10 de setembro de 2004

A Cartilha: Crónica dos bons malandros

Clara Ferreira Alves

O senhor Tony Blair, tal como antes deles o senhor Felipe González, acostumou-se ao «high life» e dali não sai, dali ninguém o tira. Apareceu, com a inimitável Cherie, ao lado do primeiro-ministro italiano Berlusconi, com a fachada de uma bela casa na Sardenha por trás. Os Blair foram até à Sardenha e à fortaleza de Berlusconi (numa zona protegida onde o comum dos mortais não poderia construir), e aí aboletaram durante a estação quente.
Quente mas, não tão quente como o Iraque, onde iraquianos, ingleses e americanos continuam a morrer e a ficar cobertos de moscas debaixo do sol e dos quarenta e tal graus de temperatura. O Iraque, transformado na desordem e numa sentença de morte do Médio Oriente, não incomoda a família Blair nem o senhor Berslusconi, que se banham nas águas transparentes do Mediterrâneo e comem lagostins e rizzoto à sombra da palmeira.
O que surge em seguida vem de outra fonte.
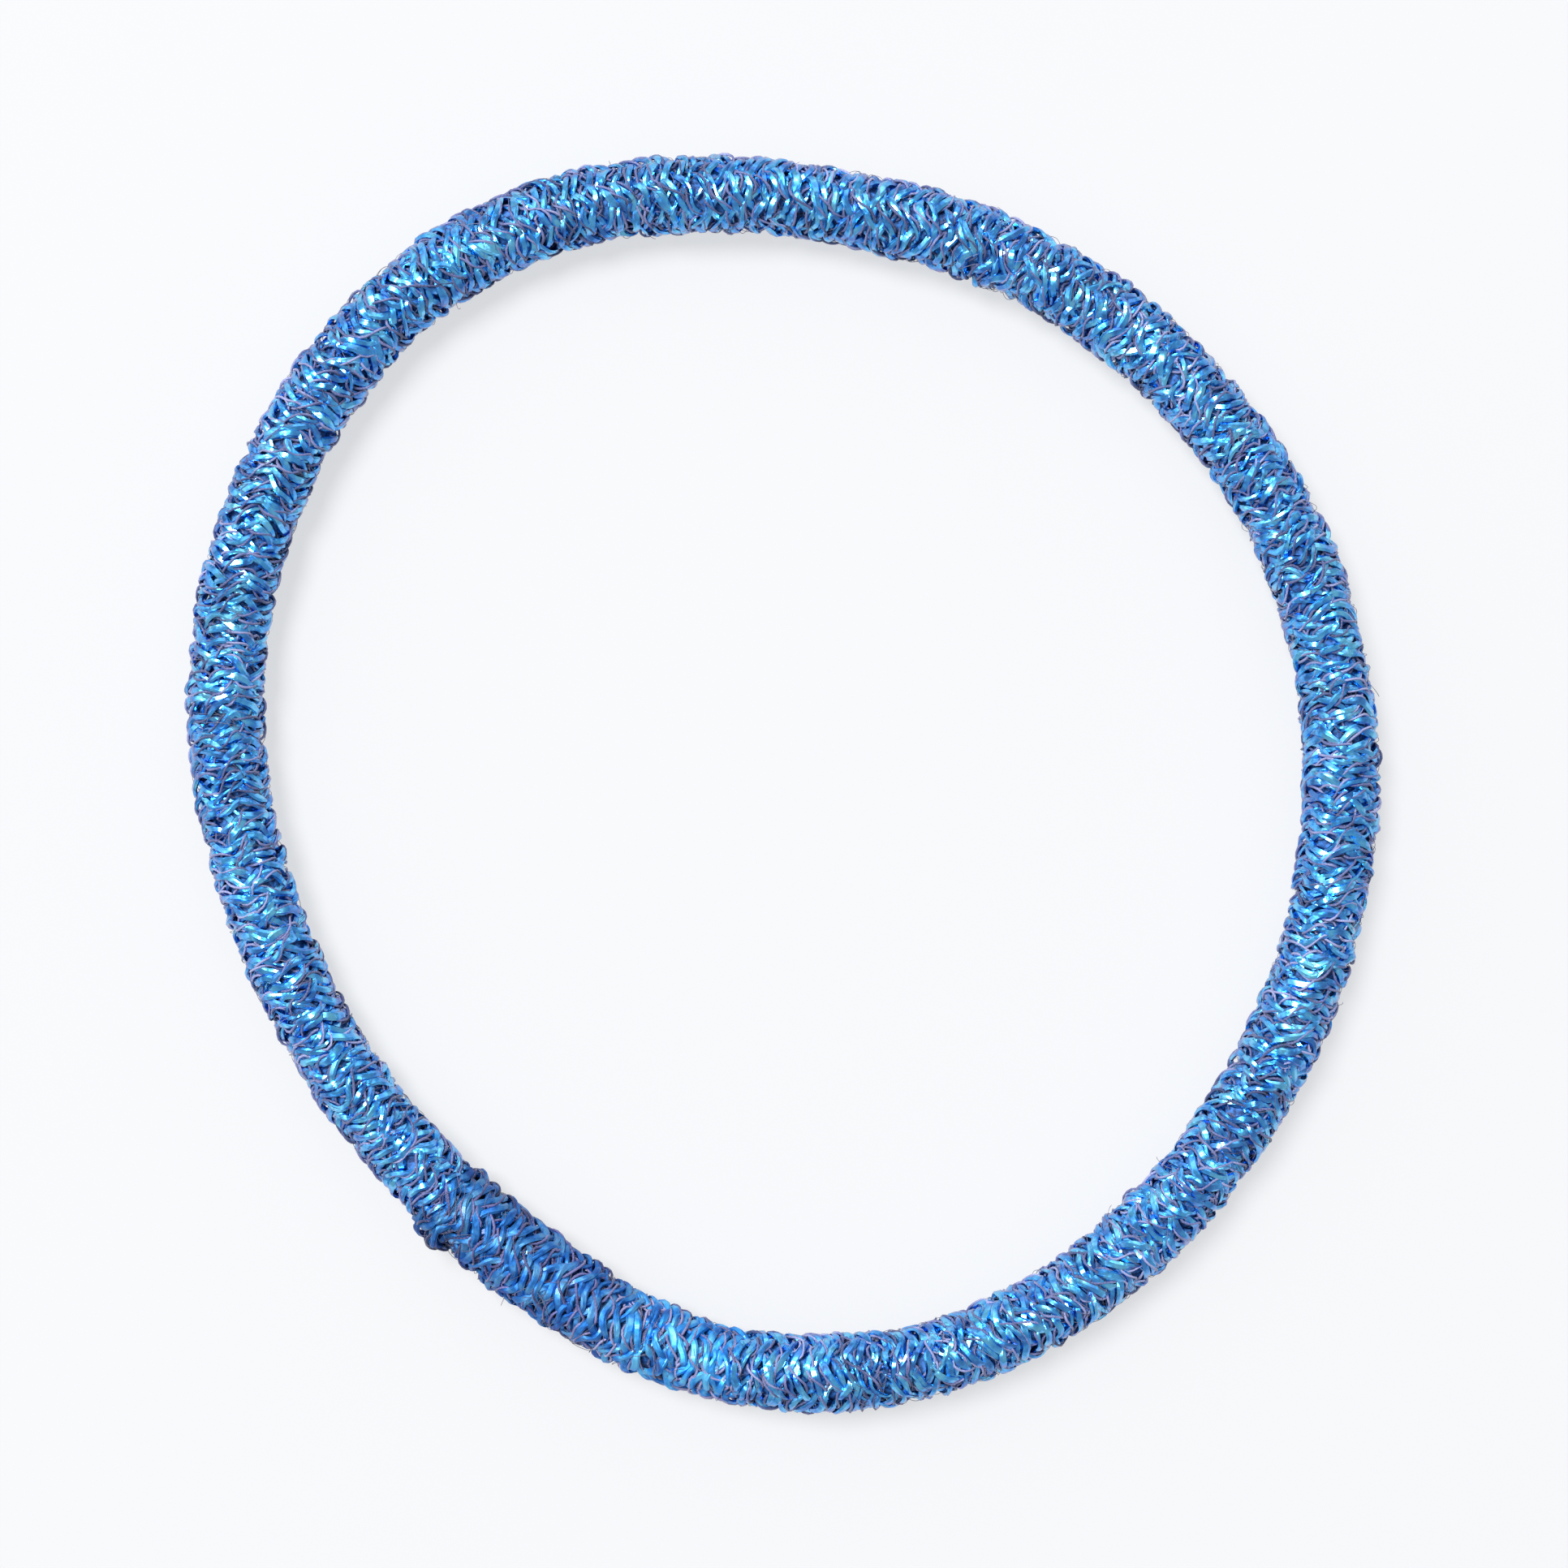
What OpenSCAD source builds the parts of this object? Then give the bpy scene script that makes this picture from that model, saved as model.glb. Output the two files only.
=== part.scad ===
// Hair tie: an endless round elastic cord in a braided metallic cover, lying flat.
// Millimetres, +Z up, origin under the middle of the loop, on the surface it lies on.

/* [Loop] */
// Length of the loop, measured along the middle of the cord
loop_length = 165; // [120:1:220]

/* [Cord] */
// Thickness of the cord over its braided cover
cord_d = 3.5; // [3.2:0.1:4.5]
// Thickness of the braided cover's wall
cover_wall = 0.45; // [0.3:0.05:0.7]
// Clearance between one piece and the next
clearance = 0.06; // [0.04:0.01:0.06]

/* [Join] */
// Where the sleeve over the join begins, as a share of the loop from its rightmost point
join_at = 0.638; // [0.5:0.001:0.75]
// Length of the sleeve along the cord
sleeve_length = 16; // [10:1:25]
// Thickness of the sleeve behind its lip
sleeve_wall = 0.2; // [0.14:0.01:0.2]
// Thickness of the sleeve at its two ends
edge_thickness = 0.1; // [0.08:0.01:0.12]
// Height of the lip over the rest of the sleeve, on the outer side of the loop
lip_height = 0.45; // [0.2:0.05:0.5]
// Length of the lip along the cord
lip_length = 2.2; // [1.6:0.1:4]

/* [Hidden] */

// Rings along the loop and flat sides round the cord, one of which lies on the surface
loop_rings = 80;
cord_sides = 16;
ring_step = loop_length / loop_rings;
// Rings of the sleeve, close together at its lip and wider apart behind it
lip_rings = 7;
tail_rings = 11;
// Corners left out at each side of the flat underneath, where the sleeve is open
open_corners = 1;
// Angle up from the outer side at which the lip is highest
lip_lean = 20;
// Power that moves the lip's crest towards its steep far side
lip_skew = 1.6;

// The loop is a chain of bends that run into each other without a kink. It starts
// at the rightmost point, heading +Y, and goes round anticlockwise.
// Columns: radius of the bend (only the proportions count), degrees that it turns.
// The two radii given as 0 are worked out so that the chain closes.
RADIUS = 0;
TURN = 1;
bends = [
    [26, 70],    // right side
    [35, 24],    // top
    [19.5, 46],  // shoulder, upper left
    [0, 48],     // left side
    [32, 32],    // lower left
    [39, 18],    // stiff stretch at the join
    [0, 66],     // bottom
    [29, 56]     // lower right
];
bend_count = len(bends);
first_heading = 90;
headings = [for (i = 0, h = first_heading; i <= bend_count;
                 h = h + (i < bend_count ? bends[i][TURN] : 0), i = i + 1) h];

// Vector from the start of a bend to its end, for a radius of 1
function unit_chord(i) = [sin(headings[i + 1]) - sin(headings[i]),
                          cos(headings[i]) - cos(headings[i + 1])];
function cross_2d(a, b) = a[0] * b[1] - a[1] * b[0];
function total(values, i = 0) = i == len(values) - 1 ? values[i] : values[i] + total(values, i + 1);

// The two unknown radii bring the chain back to its start
closing = [for (i = [0 : bend_count - 1]) if (bends[i][RADIUS] == 0) i];
missing = -total([for (i = [0 : bend_count - 1]) bends[i][RADIUS] * unit_chord(i)]);
chord_a = unit_chord(closing[0]);
chord_b = unit_chord(closing[1]);
closing_radii = [cross_2d(missing, chord_b), cross_2d(chord_a, missing)] / cross_2d(chord_a, chord_b);
drawn_radii = [for (i = [0 : bend_count - 1])
    i == closing[0] ? closing_radii[0] : i == closing[1] ? closing_radii[1] : bends[i][RADIUS]];

// Real radii, and where each bend starts: its place and its distance along the loop
radians = PI / 180;
drawn_length = total([for (i = [0 : bend_count - 1]) drawn_radii[i] * bends[i][TURN] * radians]);
radii = drawn_radii * loop_length / drawn_length;
starts = [for (i = 0, p = [0, 0]; i < bend_count; p = p + radii[i] * unit_chord(i), i = i + 1) p];
distances = [for (i = 0, s = 0; i <= bend_count;
                  s = s + (i < bend_count ? radii[i] * bends[i][TURN] * radians : 0), i = i + 1) s];

// The bend, heading and place at distance s along the loop
function bend_at(s, i = 0) = i == bend_count - 1 || s < distances[i + 1] ? i : bend_at(s, i + 1);
function heading_at(s) = let (i = bend_at(s)) headings[i] + (s - distances[i]) / radii[i] / radians;
function outward(h) = [sin(h), -cos(h)];
function bend_place(i, h) = starts[i] + radii[i] * (outward(h) - outward(headings[i]));
function loop_place(s) = bend_place(bend_at(s), heading_at(s));

// Middle of the loop: halfway between its furthest points along X and along Y
function place_heading(h) = bend_place(len([for (k = headings) if (k <= h) k]) - 1, h);
middle = [place_heading(90)[0] + place_heading(270)[0],
          place_heading(180)[1] + place_heading(360)[1]] / 2;

// A point of the cord at distance s: r from its middle line, a degrees up from the outer side
function cord_point(s, r, a) =
    let (flat = loop_place(s) - middle + r * cos(a) * outward(heading_at(s)))
    [flat[0], flat[1], cord_d / 2 + r * sin(a)];

// Corners of a flat-bottomed ring whose flats lie at distance r from the middle line
function corner_angle(k) = -90 + (k + 0.5) * 360 / cord_sides;
function corner_r(r) = r / cos(180 / cord_sides);

// Faces between a ring of n points from number a on and the next ring, from number b on
function strip(a, b, n) = [for (k = [0 : n - 1])
    let (m = (k + 1) % n) each [[a + k, b + m, b + k], [a + k, a + m, b + m]]];
function turned(faces) = [for (f = faces) [f[0], f[2], f[1]]];

// A solid round cord all the way round the loop, whose flats lie at distance r
module endless_cord(r) {
    points = [for (i = [0 : loop_rings - 1], k = [0 : cord_sides - 1])
        cord_point(i * ring_step, corner_r(r), corner_angle(k))];
    faces = [for (i = [0 : loop_rings - 1])
        each strip(i * cord_sides, (i + 1) % loop_rings * cord_sides, cord_sides)];
    polyhedron(points, faces);
}

module elastic_core() {
    color("dimgray") endless_cord(cord_d / 2 - cover_wall - clearance);
}

module braided_cover() {
    color("steelblue") difference() {
        endless_cord(cord_d / 2);
        endless_cord(cord_d / 2 - cover_wall);
    }
}

// The cover's end drawn over the join: a wall that is open underneath, where the cord
// lies, with a lip at its beginning, on the outer side of the loop
sleeve_corners = cord_sides - 2 * open_corners;
sleeve_start = join_at * loop_length;
tail_length = sleeve_length - lip_length;
sleeve_steps = concat([for (i = [0 : lip_rings - 1]) lip_length * i / lip_rings],
                      [for (i = [0 : tail_rings]) lip_length + tail_length * i / tail_rings]);

// Thickness at distance u from the sleeve's beginning and angle a up from the outer side:
// the wall swells smoothly from one end and thins to the other, and the lip is a hump on it
function ease(x) = let (y = min(max(x, 0), 1)) y * y * (3 - 2 * y);
function wall_at(u) = edge_thickness
    + (sleeve_wall - edge_thickness) * ease(u / lip_length) * ease((sleeve_length - u) / tail_length);
function lip_at(u, a) = lip_height * pow(max(0, cos(a - lip_lean)), 2)
    * (u < lip_length ? pow(sin(180 * pow(u / lip_length, lip_skew)), 2) : 0);
function sleeve_thickness(u, a) = wall_at(u) + lip_at(u, a);

module join_sleeve() {
    inner_r = corner_r(cord_d / 2 + clearance);
    angles = [for (k = [0 : sleeve_corners - 1]) corner_angle(k + open_corners)];
    ring = 2 * sleeve_corners;
    // Each ring runs up the inside of the sleeve and back along its outside
    points = [for (u = sleeve_steps) each concat(
        [for (a = angles) cord_point(sleeve_start + u, inner_r, a)],
        [for (k = [sleeve_corners - 1 : -1 : 0])
            cord_point(sleeve_start + u, inner_r + sleeve_thickness(u, angles[k]), angles[k])])];
    last = (len(sleeve_steps) - 1) * ring;
    sides = [for (i = [0 : len(sleeve_steps) - 2]) each strip(i * ring, (i + 1) * ring, ring)];
    // An end face lies between the inner corners and the outer ones across from them
    end_face = [for (k = [0 : sleeve_corners - 2])
        each [[k, k + 1, ring - 2 - k], [k, ring - 2 - k, ring - 1 - k]]];
    color("cornflowerblue")
        polyhedron(points, concat(turned(sides), end_face,
                                  turned([for (f = end_face) f + [last, last, last]])));
}

elastic_core();
braided_cover();
join_sleeve();
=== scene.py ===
import math
import bpy
import numpy as np
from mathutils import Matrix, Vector


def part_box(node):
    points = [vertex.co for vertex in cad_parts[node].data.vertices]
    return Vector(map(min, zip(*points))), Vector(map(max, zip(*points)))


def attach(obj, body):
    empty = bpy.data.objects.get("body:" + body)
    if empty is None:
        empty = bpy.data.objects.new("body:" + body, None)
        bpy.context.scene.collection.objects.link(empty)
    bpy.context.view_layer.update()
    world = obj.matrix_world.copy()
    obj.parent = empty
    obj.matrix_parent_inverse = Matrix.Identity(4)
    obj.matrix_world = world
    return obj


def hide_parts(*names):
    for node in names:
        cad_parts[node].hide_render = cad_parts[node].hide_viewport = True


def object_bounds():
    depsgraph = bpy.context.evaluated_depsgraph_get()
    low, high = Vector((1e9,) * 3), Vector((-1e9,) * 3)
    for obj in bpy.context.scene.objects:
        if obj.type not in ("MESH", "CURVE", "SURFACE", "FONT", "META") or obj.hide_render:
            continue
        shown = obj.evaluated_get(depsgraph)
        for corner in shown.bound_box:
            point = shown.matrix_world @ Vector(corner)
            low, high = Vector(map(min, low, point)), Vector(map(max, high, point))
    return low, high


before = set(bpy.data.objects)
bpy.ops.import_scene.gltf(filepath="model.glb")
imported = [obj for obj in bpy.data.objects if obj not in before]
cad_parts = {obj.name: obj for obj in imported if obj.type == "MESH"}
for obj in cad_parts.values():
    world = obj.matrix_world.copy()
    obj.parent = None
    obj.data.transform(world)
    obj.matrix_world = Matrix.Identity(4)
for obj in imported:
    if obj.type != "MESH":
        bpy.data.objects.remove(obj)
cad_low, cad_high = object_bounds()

# A hair tie: an endless elastic cord in a braid of metallic film yarns, lying on a table.
# Every length is in metres, in the frame's own axes: +Z up, the loop round the origin.
# An angle round the cord is counted up from the outer side of the loop, in radians.
MM = 0.001
TURN = 2 * math.pi

# Sizes that the frame gives
cover_low, cover_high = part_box("braided_cover")
cord_r = (cover_high.z - cover_low.z) / 2
cord_z = (cover_high.z + cover_low.z) / 2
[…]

O senhor Berslusconi apareceu mesmo com um lenço a amarrar a cabeça, estiloso, destinado, segundo um esclarecimento do seu médico pessoal, a esconder os vestígios de um transplante capilar a que se tinha submetido. Repare-se que, este ano, o senhor Berlusconi já tinha feito um lifting. É preciso ficar bem na fotografia e em frente ao holofote.

O primeiro-ministro italiano entra no trabalho depois das férias com a energia renovada e com a cara arrumada, o que decerto fornecerá mais uns anos de sobrevivência política. Governar a Itália era muito fácil, afinal, bastava ser dono das televisões.

Na Inglaterra, Blair também não se safou mal. Destruiu a BBC, escapou ileso dos escândalos e das mentiras e enganos, e David Kelly, o suicidado das armas de destruição maciça, não lhe tira o sono. Como diria o padre Américo, não há rapazes maus, e nesta história do Iraque, custe as vidas que custar, o petróleo há-de acabar por jorrar.

A aliança estival de Blair, o renegado socialista, com Berlusconi, o magnate amoralista, é a prova de que a vergonha morreu no deserto. O deserto ético em que vivemos, onde nada conta, nada se paga, e todos os fins justificam os meios. A fotografia das férias alegres de Blair e de Berslusconi é a prova de que as ideologias e as convicções estão mortas. E enterradas. No admirável mundo novo da imagem e do spinning, das «photo oportunities», vale tudo menos ter coerência. E vale mais ter um transplante capilar. Ainda veremos Barroso a banhos na Sardenha.